Activating and modulating inert basal planes of BiOX (X = I, Br, and Cl) for hydrogen evolution reaction

Bismuth oxyhalides, BiOX (X = I, Br, and Cl), as a new class of promising catalysts for hydrogen evolution reaction (HER), have attracted growing interest from researchers. However, the active sites of BiOX are limited to the edges, leaving a large area of inert basal planes to HER. Herein, the activation of the inert basal planes of monolayer BiOX is explored by the first-principles calculations. It is found that the Gibbs free energies of hydrogen adsorption (ΔGH0) on halogen vacancies (VX, X = I, Br, and Cl) sites are close to the ideal value of 0 eV, indicating that the inert basal planes of BiOX can be activated by VX. With the increasing VX concentration, ΔGH0 decreases and hydrogen is more strongly attached to VX sites.
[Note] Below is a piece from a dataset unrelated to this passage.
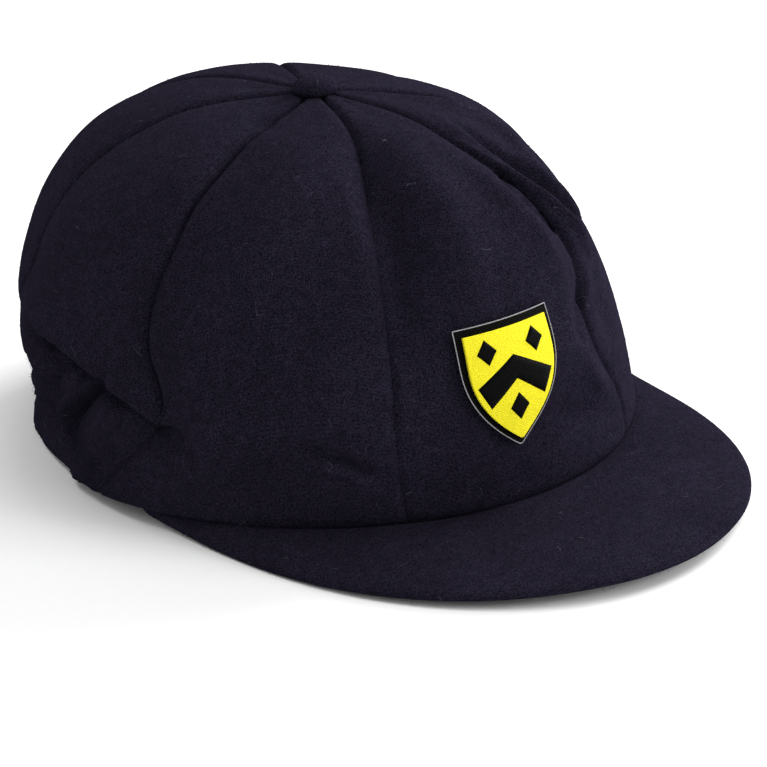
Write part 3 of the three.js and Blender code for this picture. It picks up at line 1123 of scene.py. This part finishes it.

Moreover, the compressive strain can strengthen hydrogen adsorption on VX sites, whereas the opposite role is observed for the tensile strain. Hence, the highest HER of the basal planes can be achieved by the combinations of VX and strain. Furthermore, the resonant states of the Bi-p orbital of Bi atoms on VX sites are responsible for the flexible HER, which can be further determined according to the p-band center of Bi-p orbital. These results provide a comprehensive strategy to activate the inert basal plane and optimize the HER activity for two-dimensional (2D) catalyst.